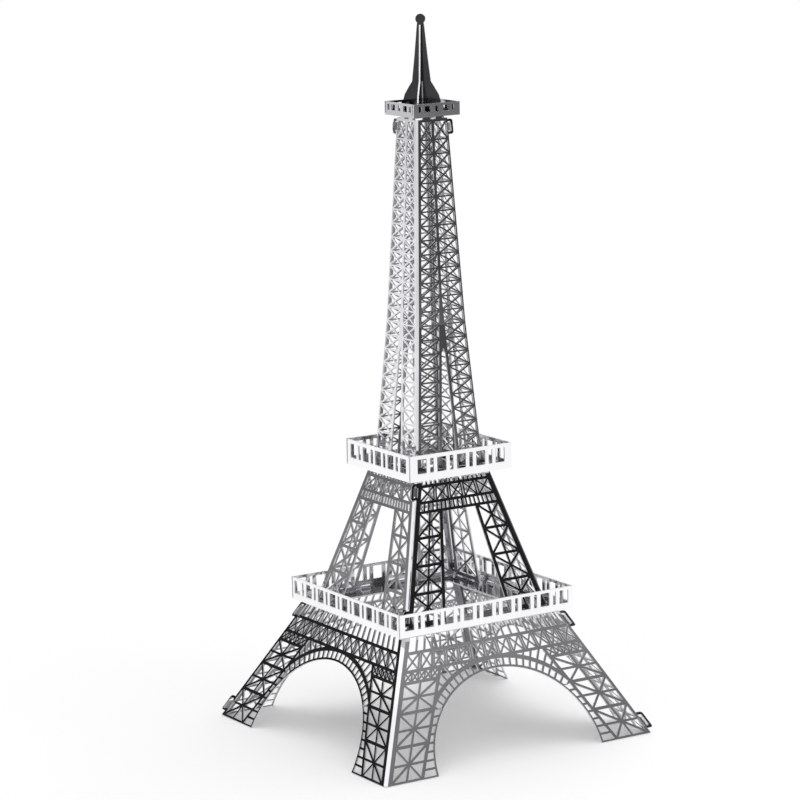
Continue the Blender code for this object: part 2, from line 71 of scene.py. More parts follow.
# Tabs: how far from a face's middle they stand, on a frame's top edge or under its foot
LOWER_TABS, MIDDLE_TABS, UPPER_TABS = 4.0, 2.4, 1.3
MIDDLE_FEET, UPPER_FEET = 10.6, 4.2
SLOT_DEPTH, GALLERY_SLOT_DEPTH = 0.90, 0.70

# Railings: openings' pitch, wide and narrow openings, their lower and upper end above the floor
FIRST_PITCH, FIRST_WIDE, FIRST_NARROW = 3.97, 1.85, 0.60
FIRST_OPEN_LOW, FIRST_OPEN_HIGH = 1.10, 3.46
SECOND_PITCH, SECOND_WIDE, SECOND_NARROW = 4.0, 1.87, 0.75
SECOND_OPEN_LOW, SECOND_OPEN_HIGH = 1.30, 3.85
GALLERY_SIZES, GALLERY_CENTRES = (0.60, 1.13, 0.60), (0.0, 1.86, 3.36)
GALLERY_OPEN_LOW, GALLERY_OPEN_HIGH = 0.85, 1.90

# Spire: (height, half width), the height where the two slots meet, and the disc on the tip
SPIRE_BASE = 108.14
SPIRE_PROFILE = ((SPIRE_BASE, 3.30), (110.0, 3.30), (111.2, 2.95), (112.4, 2.25), (113.4, 1.62),
                 (118.0, 1.10), (123.0, 0.62))
SPIRE_CROSSING = 113.4
DISC_CENTRE, DISC_RADIUS = 124.0, 0.86
DISC_STEPS = 28
STEM_HALF = 0.55        # half width at which the stem runs into the disc

# Places in a sheet's list of materials: its outside, its etched rim, its inside, and the
# same three again for the loops. The rim holds a lighter copy of the steel (painted highlight); on
# the frames the inside holds a darker copy (painted shade) and the loops a near-black one (painted
# dark reflection)
RIM_PLACE, INSIDE_PLACE, LOOP_PLACE = 1, 2, 3

# Bars of the lattice
EDGE_BAR = 0.88         # bar along each sloping edge
INNER_BAR = 0.62        # bar along the inner side of a leg
LONG_BAR = 0.48         # long horizontals
POST_BAR = 0.28         # upright posts of the crossed rows
BRACE = 0.36            # diagonals of the big panels
SLAT = 0.33             # slats and rungs
FINE = 0.26             # diagonals of the small panels
NODE = 0.34             # how far from a crossing the openings are blunted
FINE_NODE = 0.18
LEAST_AREA = 0.012      # openings smaller than this, in square millimetres, stay closed

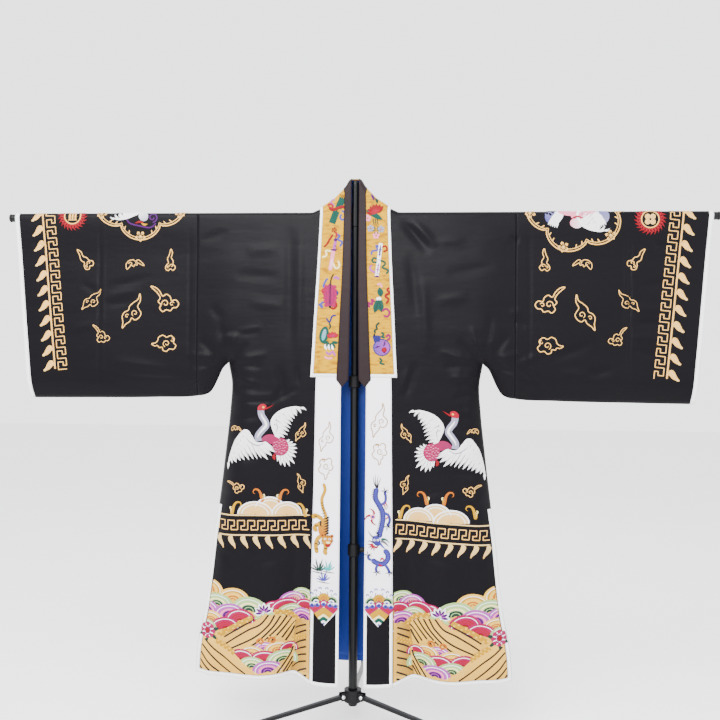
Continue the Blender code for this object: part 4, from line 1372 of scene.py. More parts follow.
EVEN, BUTT, LEAF, FEATHER, TAPER, DROP, DROP_NEAR, ROUND = Form
BASE = 0.50 * MM
LEVEL_STEP = 0.13 * MM
CROWN = 0.50 * MM
CORD_WIDTH = 3.4 * MM
CORD = (np.array([-1.0, 0.0, 1.0]), np.array([0.0, 1.0, 0.0]))
SATIN_STITCH = (np.array([-1.0, -0.6, 0.0, 0.6, 1.0]), np.array([0.0, 0.75, 1.0, 0.75, 0.0]))
STROKE_STEP = 3.0 * MM


def smooth(points: Points, step: float, closed: bool = False) -> Array:
    """Even steps along a soft curve through points.

    Args:
        points: The points.
        step: About how long a step is.
        closed: Whether the curve comes back to its start.

    Returns:
        The curve's points.
    """
    p = np.asarray(points, float)
    if closed:
        p = np.concatenate([p[-2:], p, p[:3]])
    if len(p) > 2:
        t = np.arange(len(p))
        first, last = (2, len(p) - 3) if closed else (0, len(p) - 1)
        fine = np.linspace(first, last, 10 * (last - first) + 1)
        p = np.stack([table(fine, t, p[:, 0]), table(fine, t, p[:, 1])], axis=1)
    length = np.concatenate([[0], np.cumsum(np.linalg.norm(np.diff(p, axis=0), axis=1))])
    at = np.linspace(0, length[-1], max(3, math.ceil(length[-1] / step) + 1))
    return np.stack([np.interp(at, length, p[:, i]) for i in (0, 1)], axis=1)


def about(x: float, y: float, reach: Array | float, turn: Array) -> Array:
    """Points at a reach and an angle from a middle."""
    return np.stack([x + reach * np.cos(turn), y + reach * np.sin(turn)], axis=1)


def arc(x: float, y: float, radius: float, start: float, end: float, steps: int = 0) -> Array:
    """Points of an arc, from one angle to another in degrees."""
    steps = steps or max(4, round(abs(end - start) / 14))
    return about(x, y, radius, np.radians(np.linspace(start, end, steps + 1)))


def swirl(x: float, y: float, reaches: Sequence[float], start: float, bend: float) -> Array:
    """Points that go out from a middle and turn by bend degrees for each unit on the way."""
    reach = np.asarray(reaches, float)
    return about(x, y, reach, np.radians(start + bend * reach))


def coil(x: float, y: float, radius: float, start: float, turns: float, least: float = 0.25) -> Array:
    """Points of a coil that winds in towards its middle. Turns below zero wind clockwise."""
    t = np.linspace(0, 1, max(6, round(abs(turns) * 14)))
    return about(x, y, radius * (1 - (1 - least) * t), math.radians(start) + math.tau * turns * t)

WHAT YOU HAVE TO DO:
Take the lines above and print them exactly.

EXPECTED ANSWER:
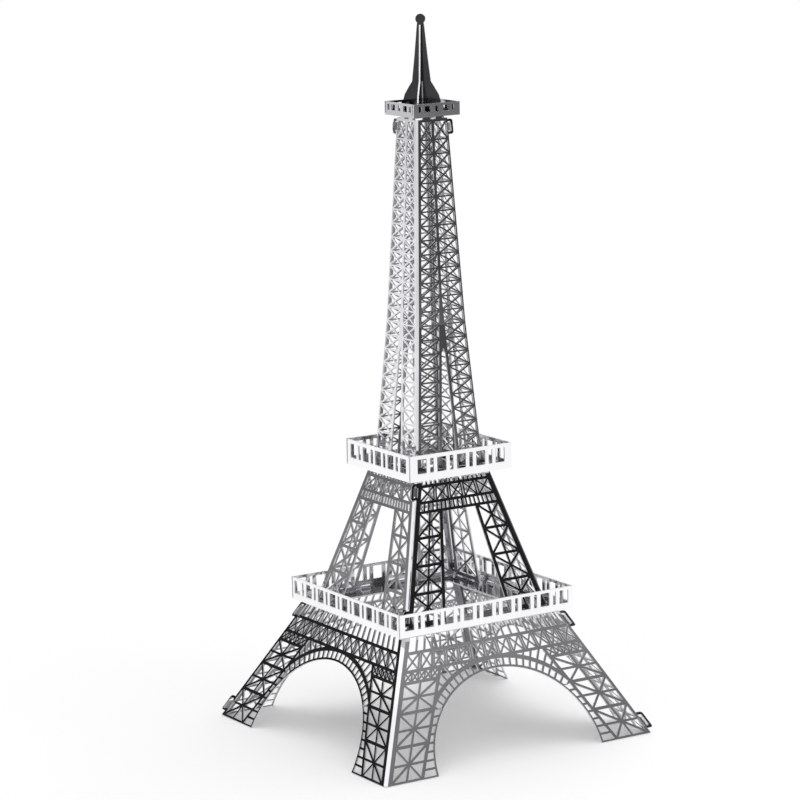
Continue the Blender code for this object: part 2, from line 71 of scene.py. More parts follow.
# Tabs: how far from a face's middle they stand, on a frame's top edge or under its foot
LOWER_TABS, MIDDLE_TABS, UPPER_TABS = 4.0, 2.4, 1.3
MIDDLE_FEET, UPPER_FEET = 10.6, 4.2
SLOT_DEPTH, GALLERY_SLOT_DEPTH = 0.90, 0.70

# Railings: openings' pitch, wide and narrow openings, their lower and upper end above the floor
FIRST_PITCH, FIRST_WIDE, FIRST_NARROW = 3.97, 1.85, 0.60
FIRST_OPEN_LOW, FIRST_OPEN_HIGH = 1.10, 3.46
SECOND_PITCH, SECOND_WIDE, SECOND_NARROW = 4.0, 1.87, 0.75
SECOND_OPEN_LOW, SECOND_OPEN_HIGH = 1.30, 3.85
GALLERY_SIZES, GALLERY_CENTRES = (0.60, 1.13, 0.60), (0.0, 1.86, 3.36)
GALLERY_OPEN_LOW, GALLERY_OPEN_HIGH = 0.85, 1.90

# Spire: (height, half width), the height where the two slots meet, and the disc on the tip
SPIRE_BASE = 108.14
SPIRE_PROFILE = ((SPIRE_BASE, 3.30), (110.0, 3.30), (111.2, 2.95), (112.4, 2.25), (113.4, 1.62),
                 (118.0, 1.10), (123.0, 0.62))
SPIRE_CROSSING = 113.4
DISC_CENTRE, DISC_RADIUS = 124.0, 0.86
DISC_STEPS = 28
STEM_HALF = 0.55        # half width at which the stem runs into the disc

# Places in a sheet's list of materials: its outside, its etched rim, its inside, and the
# same three again for the loops. The rim holds a lighter copy of the steel (painted highlight); on
# the frames the inside holds a darker copy (painted shade) and the loops a near-black one (painted
# dark reflection)
RIM_PLACE, INSIDE_PLACE, LOOP_PLACE = 1, 2, 3

# Bars of the lattice
EDGE_BAR = 0.88         # bar along each sloping edge
INNER_BAR = 0.62        # bar along the inner side of a leg
LONG_BAR = 0.48         # long horizontals
POST_BAR = 0.28         # upright posts of the crossed rows
BRACE = 0.36            # diagonals of the big panels
SLAT = 0.33             # slats and rungs
FINE = 0.26             # diagonals of the small panels
NODE = 0.34             # how far from a crossing the openings are blunted
FINE_NODE = 0.18
LEAST_AREA = 0.012      # openings smaller than this, in square millimetres, stay closed

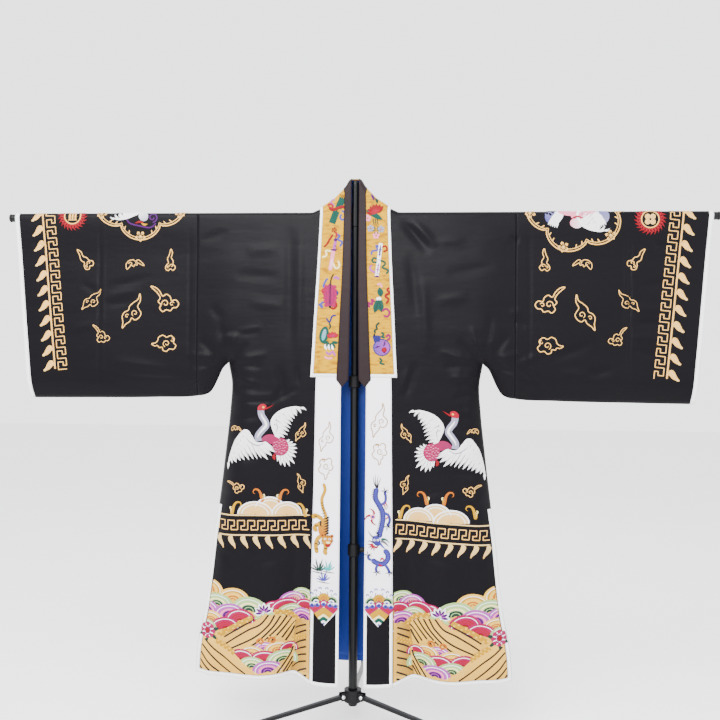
Continue the Blender code for this object: part 4, from line 1372 of scene.py. More parts follow.
EVEN, BUTT, LEAF, FEATHER, TAPER, DROP, DROP_NEAR, ROUND = Form
BASE = 0.50 * MM
LEVEL_STEP = 0.13 * MM
CROWN = 0.50 * MM
CORD_WIDTH = 3.4 * MM
CORD = (np.array([-1.0, 0.0, 1.0]), np.array([0.0, 1.0, 0.0]))
SATIN_STITCH = (np.array([-1.0, -0.6, 0.0, 0.6, 1.0]), np.array([0.0, 0.75, 1.0, 0.75, 0.0]))
STROKE_STEP = 3.0 * MM


def smooth(points: Points, step: float, closed: bool = False) -> Array:
    """Even steps along a soft curve through points.

    Args:
        points: The points.
        step: About how long a step is.
        closed: Whether the curve comes back to its start.

    Returns:
        The curve's points.
    """
    p = np.asarray(points, float)
    if closed:
        p = np.concatenate([p[-2:], p, p[:3]])
    if len(p) > 2:
        t = np.arange(len(p))
        first, last = (2, len(p) - 3) if closed else (0, len(p) - 1)
        fine = np.linspace(first, last, 10 * (last - first) + 1)
        p = np.stack([table(fine, t, p[:, 0]), table(fine, t, p[:, 1])], axis=1)
    length = np.concatenate([[0], np.cumsum(np.linalg.norm(np.diff(p, axis=0), axis=1))])
    at = np.linspace(0, length[-1], max(3, math.ceil(length[-1] / step) + 1))
    return np.stack([np.interp(at, length, p[:, i]) for i in (0, 1)], axis=1)


def about(x: float, y: float, reach: Array | float, turn: Array) -> Array:
    """Points at a reach and an angle from a middle."""
    return np.stack([x + reach * np.cos(turn), y + reach * np.sin(turn)], axis=1)


def arc(x: float, y: float, radius: float, start: float, end: float, steps: int = 0) -> Array:
    """Points of an arc, from one angle to another in degrees."""
    steps = steps or max(4, round(abs(end - start) / 14))
    return about(x, y, radius, np.radians(np.linspace(start, end, steps + 1)))


def swirl(x: float, y: float, reaches: Sequence[float], start: float, bend: float) -> Array:
    """Points that go out from a middle and turn by bend degrees for each unit on the way."""
    reach = np.asarray(reaches, float)
    return about(x, y, reach, np.radians(start + bend * reach))


def coil(x: float, y: float, radius: float, start: float, turns: float, least: float = 0.25) -> Array:
    """Points of a coil that winds in towards its middle. Turns below zero wind clockwise."""
    t = np.linspace(0, 1, max(6, round(abs(turns) * 14)))
    return about(x, y, radius * (1 - (1 - least) * t), math.radians(start) + math.tau * turns * t)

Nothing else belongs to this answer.